Print verbatim the opening line of the material and every subsequent line through the one containing "lower layer of".

> **Data shown**
--- Begin ---

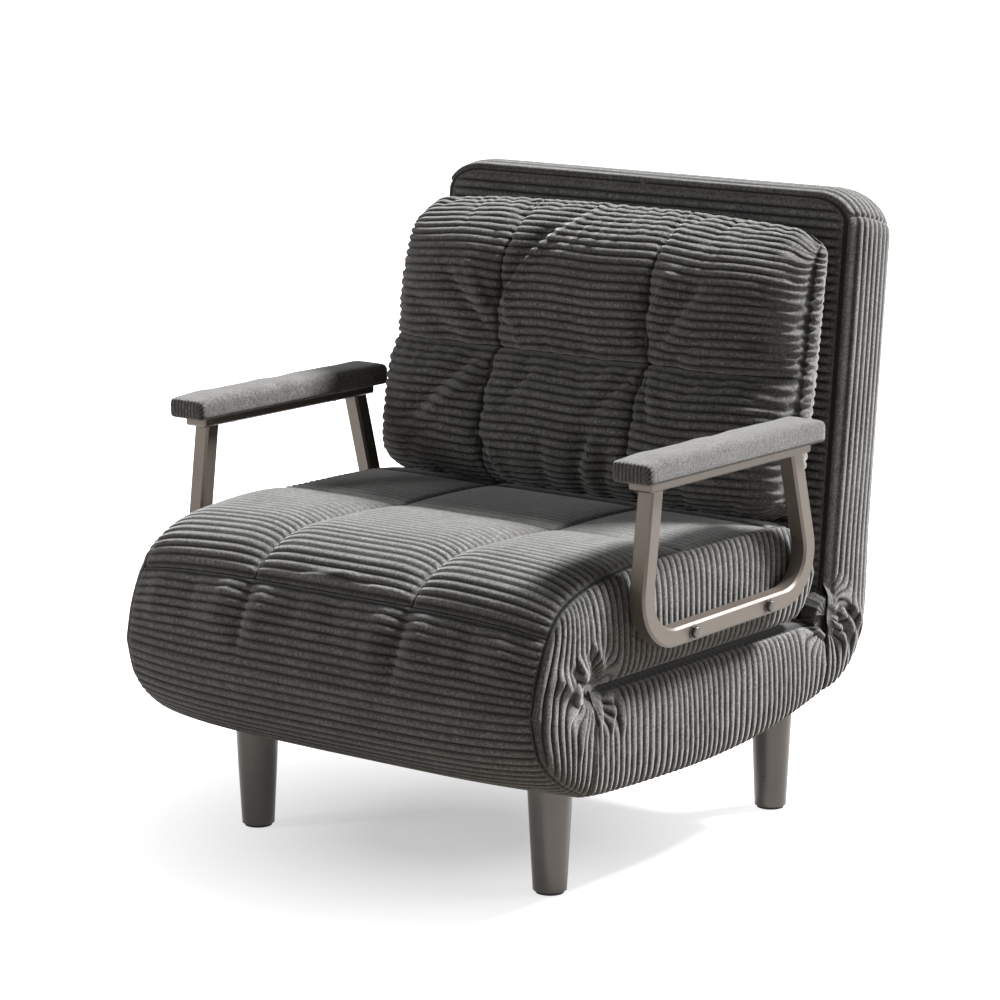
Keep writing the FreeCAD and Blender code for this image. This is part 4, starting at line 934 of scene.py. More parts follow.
@dataclass(frozen=True)
class BaseLayer:
    """The lower layer of the mattress."""

    half_width: float = 0.328
    bulge: SideBulge = SideBulge()
    front: float = -0.2790
    rear: float = 0.2314
    top: float = 0.2795
    side_stations: int = 49
    bottom_line: tuple[Spot, ...] = (
        (-0.2790, 0.1475), (-0.24, 0.1435), (-0.147, 0.1400), (-0.04, 0.1392),
        (0.071, 0.1455), (0.151, 0.158), (0.2314, 0.1765),
    )
    fabric: Fabric = Fabric()
    front_pinch: Pinch = Pinch((-0.279, 0.281), LOW_FRONT_FOLDS, 0.004)
    rear_pinch: Pinch = Pinch((0.2314, 0.282), (), 0.0)

    def build(self) -> Thing:
        """Makes the layer with its top, underside, ends and both side panels.

        Returns:
            The sewn piece.
        """
        fabric = self.fabric
        count = int((self.rear - self.front) / fabric.row_step) + 1
        lengthways = np.linspace(self.front, self.rear, count)
        low = spaced(spline(np.array(self.bottom_line), 20), count)
        low_line = np.interp(lengthways, low[:, 0], low[:, 1])
        middle = smooth_step((lengthways - self.front - 0.004) / 0.030)
        tail = smooth_step((lengthways - self.rear + 0.035) / 0.035)
        top_line = self.top + 0.0012 - 0.0085 * middle - 0.015 * tail ** 2
        columns = stations(-self.half_width, self.half_width, (-0.128, 0.128), fabric.wide, 0.006)
        crown = 1.0 - np.abs(columns / self.half_width) ** 4
        inland = self.half_width - np.abs(columns)
        cell = puff(columns / self.half_width, 6.0, 0.5)
        panels = []
        risen = cell[None, :] * (1 - tail)[:, None]
        top_height = top_line[:, None] + (self.top + 0.0012 - top_line[:, None]) * risen
        top = self.sheet(lengthways, columns, top_height)
        top.flip = True
        # Painted shadow of the seat: the top sheet's outer edge band takes a negative rib value, which darkens
        # it.
        top.fade = top.fade - (top.fade + 0.34) * (1.0 - smooth_step((inland - 0.040) / 0.020))[None, :]
        panels.append(top.ribbed(Ribs(depth=0.0009)))
        sag = 0.004 * crown[None, :] * smooth_step(from_edges(lengthways) / 0.03)[:, None]
        under = self.sheet(lengthways, columns, low_line[:, None] - sag)
        under.flip = False
        panels.append(under.ribbed(fabric.ribs))
        share = np.linspace(0.0, 1.0, self.side_stations)
        side = self.side_panel(lengthways, low_line, top_line, share)
        panels.extend([side, mirrored(side)])
        for end, number, flip in ((self.front, 0, True), (self.rear, -1, False)):
            panels.append(self.end_wall(end, low_line[number], top_line[number], share, columns, flip))
        return sewn("base_layer", panels)

    def sheet(self, lengthways: Grid, columns: Grid, height: Grid) -> Panel:
        """A flat panel across the layer at the given heights."""
        across = np.broadcast_to(lengthways[:, None], height.shape)
        along = np.broadcast_to(columns[None, :], height.shape)
        points = np.stack([along, across, height], axis=2)
        fade = edge_fade(from_edges(lengthways), from_edges(columns), self.fabric.seam_reach)
        return Panel(points, across, along, fade)

    def side_panel(self, lengthways: Grid, low: Grid, high: Grid, share: Grid) -> Panel:
        """The ribbed side panel between the underside and the top.

        Args:
            lengthways: Places along the layer.
            low: Height of its lower seam.
            high: Height of its upper seam.
            share: Places up the panel, 0 to 1.

        Returns:
            The ribbed panel.
        """
        height = low[:, None] + (high - low)[:, None] * share[None, :]
        out = self.bulge.at((high - low)[:, None] * np.minimum(share, 1.0 - share)[None, :])
        across = np.broadcast_to(lengthways[:, None], height.shape)
        gathers = self.front_pinch.relief(across, height)
        inner = np.minimum(share, 1.0 - share) * 2.0
        hold = smooth_step(inner / 0.2)[None, :] * smooth_step(from_edges(lengthways) / 0.004)[:, None]
        out = out + gathers * hold
        out = np.maximum(out, hinge_mound(across, height))
        points = np.stack([self.half_width + out, across, height], axis=2)
        fade = edge_fade(from_edges(lengthways), np.minimum(share, 1 - share) * 0.13, self.fabric.seam_reach)
        lean = 0.004 * np.sin((height - 0.15) * 22.0) + 0.0035 * np.sin(across * 31.0 + height * 9.0)
        drawn = self.front_pinch.drawn(across + lean, across, height)
        drawn = self.rear_pinch.drawn(drawn, across, height)
        fade = fade * self.front_pinch.clear(across, height) * self.rear_pinch.clear(across, height)
        return Panel(points, drawn, height, fade, flip=False).ribbed(self.fabric.ribs)

    def end_wall(
        self, place: float, low: float, high: float, share: Grid, columns: Grid, flip: bool
    ) -> Panel:
        """The hidden wall at an end of the layer, as wide as the side panels there."""
        height = low + (high - low) * share
        width = self.half_width + self.bulge.at((high - low) * np.minimum(share, 1.0 - share))
        across = (columns / self.half_width)[None, :] * width[:, None]
        heights = np.broadcast_to(height[:, None], across.shape)
        points = np.stack([across, np.full_like(across, place), heights], axis=2)
        return Panel(points, points[..., 2], across, 0.0, flip)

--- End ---

> **Exercise solution**
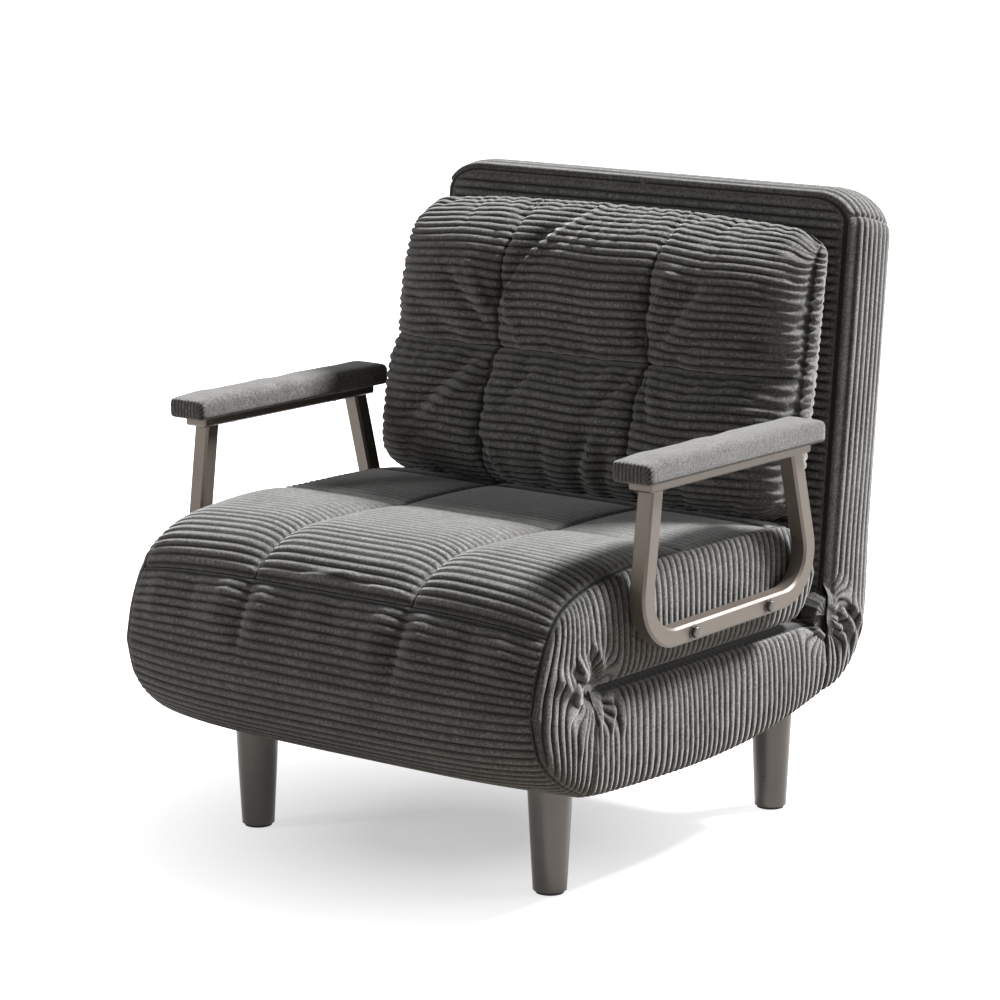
Keep writing the FreeCAD and Blender code for this image. This is part 4, starting at line 934 of scene.py. More parts follow.
@dataclass(frozen=True)
class BaseLayer:
    """The lower layer of the mattress."""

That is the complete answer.